(Re)Learning how to create conceptual models when building software
Quick recap of the AWS Summit ANZ
For me, one of the more memorable presentations in the recently concluded AWS Summit 2022 ANZ was the one where Carsales described their strategy in scaling their AI/ML Operations. They did not have a large Data Science team, as they had more and more Data Science projects, they needed an effective strategy for scaling their AI operations.
It’s undeniable that leadership is instrumental in any company and project success, however I was intrigued with one of their ML tool choices that helped them reach their goal. I was so curious about this choice that I just had to learn more about it, so in this article will be talking about a sound strategy of effectively scaling your AI/ML undertaking and a tool that makes this possible - Metaflow.
Metaflow was created in Netflix where they used it internally in demanding real-life data science projects and was open-sourced in 2019. And because of its tight experience with AWS, it plays really well with many AWS services, in fact these are all described in detail here.
As I researched about it and used it in a project, I came to the realization that its secret I think is in its simplicity. But don’t let this simplicity fool you.
In a nutshell, Metaflow allows you to create DAGs (Directed Acyclic Graph), so we are now touching graph theory here, but in the end it is really just a fancy term for a workflow, but one that doesn’t form a closed loop.
These DAGs, combined with Python, Serverless and the Open stack, is a very powerful combination. This results in the democratization of the Machine Learning function, making it easier than ever to kick off that personal ML project, or scale your company’s capability in the ML Space.
The typical machine learning process starts with simple experiments, mostly done on laptops or PCs, and this can easily be done with Metaflow. The realization of being resource constrained will come pretty quickly as soon as more complex algorithms or gigantic volumes of data come into the picture.
However, using the same Metaflow Python scripts (oh yeah you can use R too), plus a sprinkling of decorators, you will have the ability to leverage almost infinite cloud compute (both GPU and CPU), gigabytes of memory, and a long list of mostly open source SAAS/PAAS tools.
Remember the feeling of trying to select a tool, but feel paralyzed of picking one for fear of being stuck with it forever? Metaflow will not only enable you to easily pick and integrate an ML tool to your project, it will also allow you to abandon that choice relatively easily once a better one comes along, and be rest assured that you are using a tool that was battle tested in Netflix.
This article comes with a simple example project and although the algorithms it needs don’t require the resources that a more complicated model requires, it represents real world data, and was originally created when I started following Formula 1 more regularly and was looking for something that I can learn Data Science and ML with, and wouldn’t mind spending countless of hours with.
However, if you want a more realistic problem, more worked-out open source examples are found here, and here, and hopefully you will believe me that you don’t need to be the size of Google to be able to tackle these types of Data Science problems.
Example ML project with Metaflow
The example project I have here is a very simple workflow that although consumes real-world dataset, was really only created for learning purposes. Following image shows some of the technologies I used to get it working.

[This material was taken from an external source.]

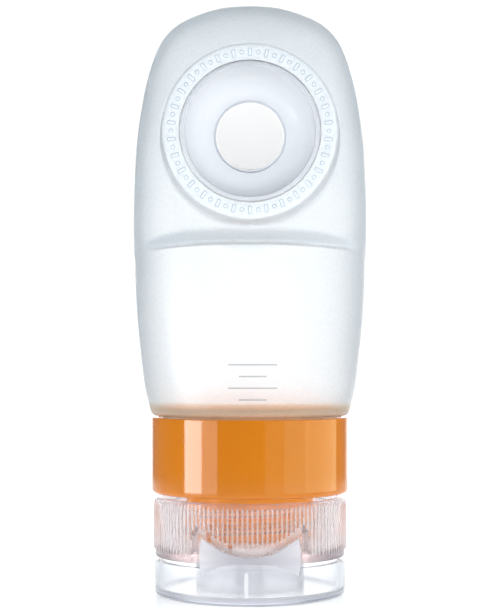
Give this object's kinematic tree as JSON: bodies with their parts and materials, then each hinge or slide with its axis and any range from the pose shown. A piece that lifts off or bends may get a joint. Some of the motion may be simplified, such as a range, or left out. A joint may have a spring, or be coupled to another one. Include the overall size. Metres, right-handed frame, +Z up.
{
  "type": "travel squeeze tube",
  "caption": "Soft squeeze tube with a suction cup, a turning hard collar and a ribbed screw cap with slit valve and flip lid, standing on its lid.",
  "frame": {"origin": "middle of the flat face of the flip lid on which the tube stands", "axes": "+Z up from the lid along the neck to the crown of the body, -Y out through the suction cup, the lid's hinge at +Y"},
  "size_m": [0.0464, 0.0398, 0.1173],
  "materials": {
    "frosted_silicone": "frosted translucent silicone",
    "clear_silicone": "clear silicone",
    "orange_insert": "satin moulded plastic",
    "marker_white": "matte moulded plastic",
    "orange_collar": "glossy moulded plastic",
    "clear_cap": "clear moulded plastic",
    "white_seal": "soft translucent seal",
    "valve_silicone": "soft silicone",
    "retainer_plastic": "clear moulded plastic",
    "clear_lid": "clear moulded plastic"
  },
  "bodies": {
    "tube": {"squeeze_body": "frosted_silicone", "suction_cup": "clear_silicone", "neck_insert": "orange_insert", "marker_ring": "marker_white"},
    "collar": {"collar_ring": "orange_collar"},
    "seal": {"cap_gasket": "white_seal"},
    "cap": {"cap_base": "clear_cap", "slit_valve": "valve_silicone", "valve_retainer": "retainer_plastic"},
    "lid": {"flip_lid": "clear_lid"}
  },
  "joints": [
    {"name": "collar_turn", "type": "hinge", "parent": "tube", "child": "collar", "pos_m": [0, 0, 0.0202], "axis": [0, 0, 1], "continuous": true},
    {"name": "cap_travel", "type": "slide", "parent": "tube", "child": "seal", "axis": [0, 0, -1], "range_m": [0, 0.00799]},
    {"name": "cap_turn", "type": "hinge", "parent": "seal", "child": "cap", "pos_m": [0, 0, 0.0194], "axis": [0, 0, -1], "range_deg": [0, 900]},
    {"name": "lid_flip", "type": "hinge", "parent": "cap", "child": "lid", "pos_m": [0, 0.0198, 0.0074], "axis": [1, 0, 0], "range_deg": [0, 150]}
  ],
  "couplings": [
    {"joint": "cap_turn", "follows": "cap_travel", "rad_per_m": 1963.5}
  ]
}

Most of the code is from my General Assembly capstone project - where I go through the process of consuming data I have pulled from a public API, do a bit of feature engineering, integration with another popular Machine Learning tool called Comet ML and Github Actions, then train multiple algorithms in parallel, all repeatable since Metaflow keeps track of all experiment metadata.
The intention is to show how easy it is to leverage Metaflow not just for orchestrating the parallel workflow, but also for enabling the repeatability of your experiments. It finishes after the parallel training and testing of models, however in reality you could do a myriad of tasks after this, such as model selection, model deployment or even scheduling for retraining.
Code is freely available here.
The main disconnect with many new to Data Science and Machine Learning is the difficulty of shipping models to production. Many Data Science courses may teach you the basics of the whys and hows of using algorithms and model building, however, throw you to the wolves with deployment and scalability. With Metaflow, it is easy to create ML pipelines for development when you’re working on your laptop, and when it is time to push it to production, there will be minimal work involved in moving that workload on the AWS cloud.
The example project shows that it was easy to create a workflow that performs feature engineering, model training and testing in parallel, and easily integrate 3rd party tools. This is only the tip of the iceberg, it really does enable one to have the ability to do ML using the open stack, 3rd party SAAS offerings, many free tools, and do ML at par with the big boys.